Different Ways To Add Tor Onion Addresses To Your Website

Version & Errata

• v0.1 draft; 22 september 2018
• v0.2 amended cons & summary on section 4, re: “leaks” and re: the Alt-Svc first-hit / bootstrap problem.
• v0.3 added FAQ section
• v0.4 nits
• v0.5 clarified that Alt-Svc cannot loadbalance non-HTTP-based protocols
• v0.6 JS-composition example
• v0.7 nits
• v0.8 +FAQ on Alt Svc RFC
• v0.9 +FAQ EOTK
• v0.10 added links to example websites

Author’s Note

All of these techniques are awesome and you should probably play with all of them. This is document is an attempt to provide a not-neutral but frank and objective-as-possible “pros-and-cons” list for all techniques of onionification of a public website.

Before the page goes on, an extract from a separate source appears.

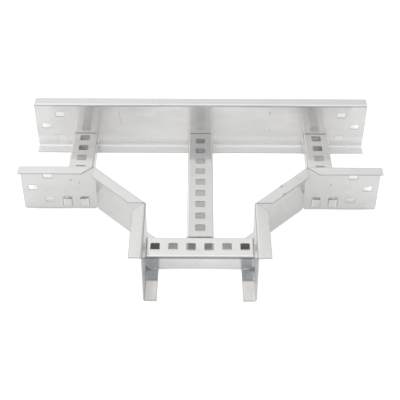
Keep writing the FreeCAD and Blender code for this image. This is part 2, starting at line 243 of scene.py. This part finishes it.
class TraySheet(bpy.types.PropertyGroup):
    colour: bpy.props.FloatVectorProperty(
        name="Sheet colour", description="Colour of the bare rolled sheet",
        subtype="COLOR", size=3, min=0.0, max=1.0, default=(0.81, 0.805, 0.80))
    roughness: bpy.props.FloatProperty(
        name="Rail roughness", description="Mean roughness of the rails' mill finish",
        min=0.0, max=1.0, default=0.20)
    rail_draw: bpy.props.FloatProperty(
        name="Rail draw", description="How far the rails' grain draws out reflections",
        min=0.0, max=1.0, default=0.99)
    rung_roughness: bpy.props.FloatProperty(
        name="Rung roughness", description="Mean roughness of the rungs' smoother sheet",
        min=0.0, max=1.0, default=0.14)
    rung_draw: bpy.props.FloatProperty(
        name="Rung draw", description="How far the rungs' grain draws out reflections",
        min=0.0, max=1.0, default=0.6)
    grain_depth: bpy.props.FloatProperty(
        name="Grain depth", description="Height of the rolling grain",
        min=0.0, max=0.001, precision=6, default=0.00002, unit="LENGTH")
    rail_thickness: bpy.props.FloatProperty(
        name="Rail sheet", description="Thickness of the rails' sheet",
        min=0.0, max=0.01, precision=5, default=0.002, unit="LENGTH")
    rung_thickness: bpy.props.FloatProperty(
        name="Rung sheet", description="Thickness of the rungs' sheet",
        min=0.0, max=0.01, precision=5, default=0.0015, unit="LENGTH")
    edge_colour: bpy.props.FloatVectorProperty(
        name="Cut edge colour", description="Colour of sheared and punched edges",
        subtype="COLOR", size=3, min=0.0, max=1.0, default=(0.56, 0.53, 0.49))
    edge_width: bpy.props.FloatProperty(
        name="Edge rounding", description="How far the rubbed look reaches in from each edge",
        min=0.0, max=0.005, precision=5, default=0.0007, unit="LENGTH")
    stain_colour: bpy.props.FloatVectorProperty(
        name="Stain colour", description="Colour of small handling marks and specks",
        subtype="COLOR", size=3, min=0.0, max=1.0, default=(0.42, 0.38, 0.33))
    # Painted reflection: dark line along the upper folds.
    painted_reflection_line_colour: bpy.props.FloatVectorProperty(
        name="Brake line colour", description="Colour of the line that the brake leaves along a fold",
        subtype="COLOR", size=3, min=0.0, max=1.0, default=(0.30, 0.32, 0.34))
    scuffing: bpy.props.FloatProperty(
        name="Scuffed flange", description="How much rougher the back rail's bottom flange is",
        min=0.0, max=1.0, default=0.36)
    chalkiness: bpy.props.FloatProperty(
        name="Chalky flange", description="How far the scuffed bottom flanges have turned dull and pale",
        min=0.0, max=1.0, default=0.45)
    # Painted light on the back rail's bottom flange and low web.
    painted_light_colour: bpy.props.FloatVectorProperty(
        name="Rubbed colour", description="Colour of the back rail's scuffed bottom flange",
        subtype="COLOR", size=3, min=0.0, max=1.0, default=(0.94, 0.935, 0.93))
    # Painted highlight on the back rail's bottom fold.
    painted_fold_highlight: bpy.props.FloatVectorProperty(
        name="Bright fold", description="Colour of the burnished fold over the back rail's bottom flange",
        subtype="COLOR", size=3, min=0.0, max=1.0, default=(1.0, 0.995, 0.99))
    # Painted highlight along the rungs' side folds.
    painted_side_fold_highlight: bpy.props.FloatVectorProperty(
        name="Rung fold colour", description="Colour of the worn folds along a rung's top",
        subtype="COLOR", size=3, min=0.0, max=1.0, default=(0.97, 0.95, 0.91))
    # Painted reflection of the bottom flanges on the branch rung's front wall.
    painted_reflection_colour: bpy.props.FloatVectorProperty(
        name="Dark end colour", description="Colour of the branch rung's front wall over the bottom flanges",
        subtype="COLOR", size=3, min=0.0, max=1.0, default=(0.66, 0.69, 0.71))
    dirt_colour: bpy.props.FloatVectorProperty(
        name="Joint dirt", description="Colour of the dirt where a rung meets the webs",
        subtype="COLOR", size=3, min=0.0, max=1.0, default=(0.36, 0.30, 0.24))
    tongue_colour: bpy.props.FloatVectorProperty(
        name="Tongue colour", description="Colour of the middle rung's tarnished tongues",
        subtype="COLOR", size=3, min=0.0, max=1.0, default=(0.52, 0.505, 0.49))
    tongue_reach: bpy.props.FloatProperty(
        name="Tongue reach", description="How far a rung's tongues reach past its own end",
        min=0.0, max=0.02, precision=5, default=0.0051, unit="LENGTH")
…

If there is a deficiency or unfairness in the document below, please contact me and I shall attempt to remedy it.

Differentiation

All of these solutions address the challenge of adding Onion addresses to your website, by moving the “point of onionification” to different locations up-or-down the stack of client-server communication.

The “Las Vegas Rule”

For clarity in the discussion below, I will define the Las Vegas Rule as:

The Las Vegas Rule: requests which have arrived over an onion circuit should continue to use onion circuits, and to the maximum extent possible any consequent requests which are caused by resources that have been previously loaded over an onion circuit, should further be loaded over onion circuits.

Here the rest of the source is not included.